▸ **Exercise**
Identify all lines below that hold "caption" and collect them.

########

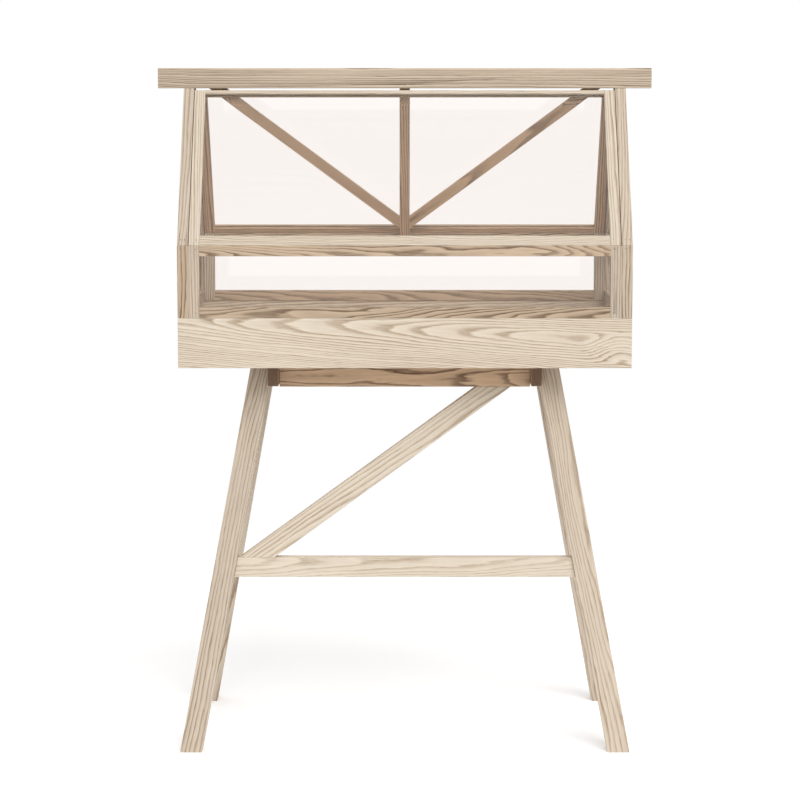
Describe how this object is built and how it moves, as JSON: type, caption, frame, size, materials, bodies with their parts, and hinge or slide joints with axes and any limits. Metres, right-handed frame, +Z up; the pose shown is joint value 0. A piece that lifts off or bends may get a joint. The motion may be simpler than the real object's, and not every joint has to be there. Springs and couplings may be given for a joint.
{
  "type": "cold frame",
  "caption": "Small glazed cold frame on a splayed wooden stand, with a planter box, a pitched glass roof and a hinged front lid.",
  "frame": {"origin": "on the floor, under the middle of the frame", "axes": "+Z up, the hinged front lid and the stretcher towards -Y, +X to the right seen from the front"},
  "size_m": [1.03, 0.424, 1.406],
  "materials": {
    "ash_light": "oiled pale ash",
    "ash_rail": "oiled ash, browner heartwood",
    "ash_inner": "oiled ash, browner heartwood",
    "ash_floor": "plain sawn board",
    "clear_glass": "clear float glass",
    "brad_steel": "dull dark heads",
    "pin_steel": "plain steel"
  },
  "bodies": {
    "frame": {"box_board_front": "ash_light", "box_board_left": "ash_light", "box_board_rear": "ash_light", "box_board_right": "ash_light", "cross_rail_left": "ash_rail", "cross_rail_right": "ash_rail", "diagonal_brace": "ash_light", "end_left_lower_glass": "clear_glass", "end_left_post_front": "ash_light", "end_left_post_rear": "ash_light", "end_left_rafter_front": "ash_light", "end_left_rafter_rear": "ash_light", "end_left_sill": "ash_light", "end_left_tie_rail": "ash_light", "end_left_upper_glass": "clear_glass", "end_right_lower_glass": "clear_glass", "end_right_post_front": "ash_light", "end_right_post_rear": "ash_light", "end_right_rafter_front": "ash_light", "end_right_rafter_rear": "ash_light", "end_right_sill": "ash_light", "end_right_tie_rail": "ash_light", "end_right_upper_glass": "clear_glass", "floor_panel": "ash_floor", "frame_brads": "brad_steel", "leg_front_left": "ash_light", "leg_front_right": "ash_light", "leg_rear_left": "ash_light", "leg_rear_right": "ash_light", "long_rail_front": "ash_rail", "long_rail_rear": "ash_rail", "rear_panel_bottom_rail": "ash_inner", "rear_panel_glass": "clear_glass", "rear_panel_stile_left": "ash_inner", "rear_panel_stile_right": "ash_inner", "rear_panel_top_rail": "ash_inner", "ridge_beam": "ash_light", "stretcher": "ash_light", "truss_brace_left": "ash_inner", "truss_brace_right": "ash_inner", "truss_post": "ash_inner", "wall_front_bottom_rail": "ash_rail", "wall_front_glass": "clear_glass", "wall_front_stile_left": "ash_light", "wall_front_stile_right": "ash_light", "wall_front_top_rail": "ash_rail", "wall_rear_bottom_rail": "ash_rail", "wall_rear_glass": "clear_glass", "wall_rear_stile_left": "ash_light", "wall_rear_stile_right": "ash_light", "wall_rear_top_rail": "ash_rail"},
    "front_lid": {"lid_bottom_rail": "ash_light", "lid_brads": "brad_steel", "lid_glass": "clear_glass", "lid_pivot_pins": "pin_steel", "lid_stile_left": "ash_light", "lid_stile_right": "ash_light", "lid_top_rail": "ash_light"}
  },
  "joints": [
    {"name": "front_lid_hinge", "type": "hinge", "parent": "frame", "child": "front_lid", "pos_m": [0, -0.01689, 1.353], "axis": [-1, 0, 0], "range_deg": [0, 78]}
  ]
}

########

▸ **Output of the task**
Describe how this object is built and how it moves, as JSON: type, caption, frame, size, materials, bodies with their parts, and hinge or slide joints with axes and any limits. Metres, right-handed frame, +Z up; the pose shown is joint value 0. A piece that lifts off or bends may get a joint. The motion may be simpler than the real object's, and not every joint has to be there. Springs and couplings may be given for a joint.
  "caption": "Small glazed cold frame on a splayed wooden stand, with a planter box, a pitched glass roof and a hinged front lid.",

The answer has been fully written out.